Plus on se connaît, plus c'est difficile, parce que la dimension personnelle et affective est alors très forte et l'emporte sur le rationnel. C'est pourquoi la politique est plus difficile au niveau local qu'au niveau national. Quand j'étais socialiste à Paris, c'était plus simple qu'à Saint-Quentin.

Erwan Blesbois a dit…

Pourquoi une fois pour toutes ne pas abandonner l'apprentissage du français à l'école et imposer l'anglais comme langue maternelle, puisque l'emprise de l'impérialisme américain va si loin et sans résistance, que nous ne sommes même plus conscients des bouleversements qu'il entraîne sur nos existences intimes, notamment la balkanisation non seulement géographique des nations, mais également la balkanisation des modes de vie, morcelés en autant d'entités qu'il existe de tribus, le plus souvent réparties en corporations, les informaticiens, les profs, les jeunes, les vieux, les femmes, les enfants, les chiens ...

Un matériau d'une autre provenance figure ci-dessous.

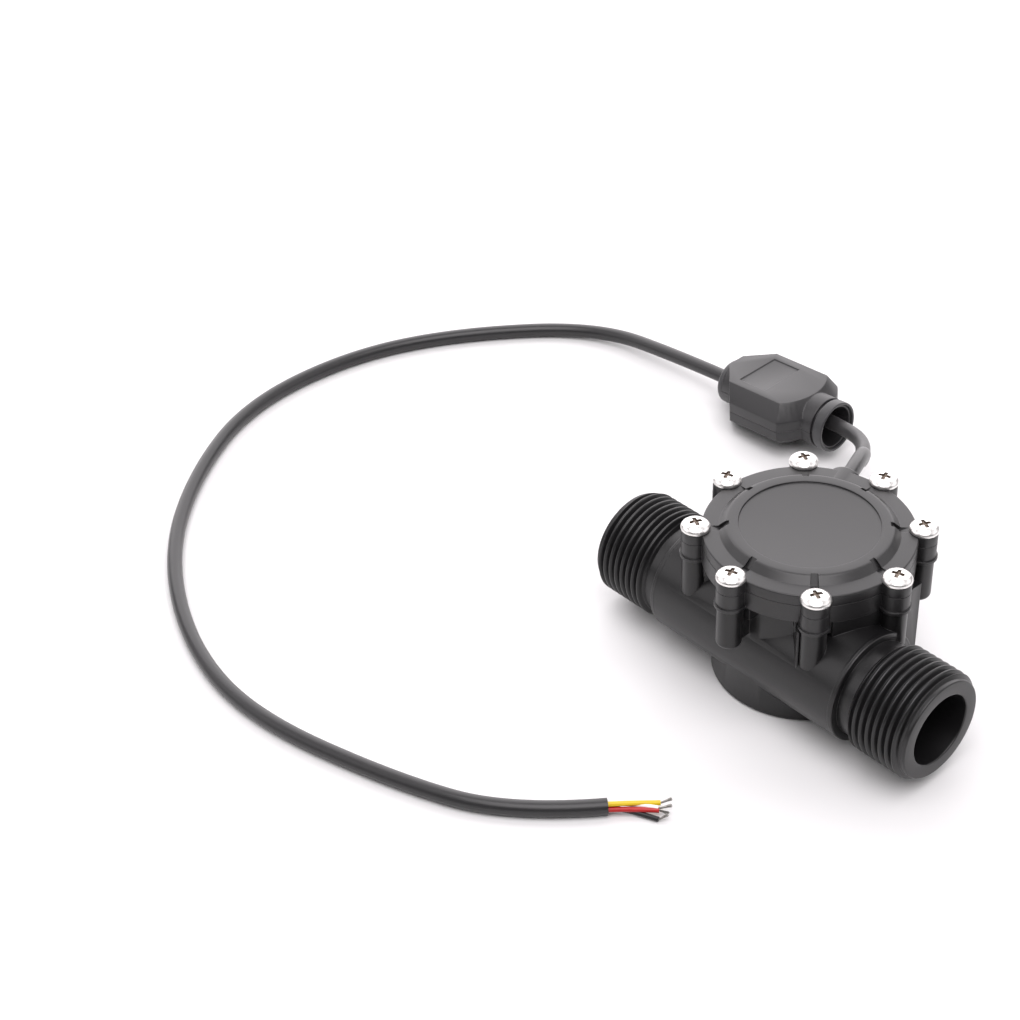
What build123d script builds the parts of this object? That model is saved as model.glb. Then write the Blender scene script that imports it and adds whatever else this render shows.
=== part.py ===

Tribus qui se reconnaissent entre elles le plus souvent par des éléments de culture anglo-saxonne. Je reconnais bien là le petit bourgeois lambda qui a reçu une éducation trop policée, qui parle un langage irréprochable dans sa vie professionnelle, mais qui dans le cadre de la "vraie vie" ne veut plus entendre parler de la France, cette vieille ringarde, au demeurant pas très sexy je l'accorde. Pour ma part je préfère la variété française au rock, Claude François aux Beatles ou autres illustres inconnus "underground", dont le seul intérêt est d'être underground. Je conseille la lecture de Michelet (trop ringard?), qui décrit la Bretagne comme l'élément résistant de la France, la plupart des Bretons ont aujourd'hui oublié leur héritage et sont des traîtres (mais inconscients, dépassés par le système) au fond acquis à l'idéologie des droits de l'homme et à l'individualisme entraîné par le libéralisme économique d'origine anglo-saxonne (qui nous apporte confort et bien-être), et à la balkanisation des comportements humains, en autant de tribus qu'ils existent de styles de musiques anglo-saxonnes qui composent autant d'entités séparées ; et ceci un héritage du protestantisme, qui est au fond une tentative réussie du torpillage du catholicisme qui se voulait une religion universelle, contre la "liberté" des consciences prônée par le protestantisme, qui aboutit en fait à l'épanouissement des égoïsmes (où chacun se croit le centre de monde, pense que la nature a été créée pour lui, par l'intermédiaire de biens de consommation aimables, taillés dans le sens de notre désir) où Adam Smith voyait en bon visionnaire, le triomphe de l'idéologie du libéralisme économique (qui aboutit par la somme des égoïsmes particuliers à la destruction de la nature, qui au fond n'est pas aimable, puisqu'elle s'oppose à nos désirs). L'idéologie des droits de l'homme est peut-être bonne individuellement, mais collectivement ne risque-t-elle pas de déboucher sur une immense catastrophe écologique ?
Je constate juste que le progrès, aujourd'hui porté principalement par la puissance américaine, débouche sur le bouleversement des modes de vie traditionnels, notamment ruraux, qui existaient encore avant la seconde guerre mondiale. Je ne nie pas que la France fut en son temps un impérialisme, qu'en tant que tel il ne valait pas mieux que l'américain, il était même je crois plus cruel et plus mesquin, car moins puissant.
Je reconnais aussi que le catholicisme est une religion qui place après tout l'homme au centre du monde, et qu'il fait de la nature la servante de ce dernier : ce qui est une faute. Le seul intérêt du catholicisme et l'héritage qui est à préserver, est dans les modes de vie traditionnels qu'il a contribué à conserver durant des siècles, et qui sont aujourd'hui en voie de disparition, face au bombardement continue que nous impose en objets manufacturés de toutes sortes, le libéralisme économique, et qui débouche sur la dissolution du lien traditionnel, au profit de l'hégémonie d'un impérialisme. Les autres impérialismes, russes et chinois ne sont pas des alternatives, puisque de toute façon ils se battent avec les armes des Etats-Unis : l'économie de marché.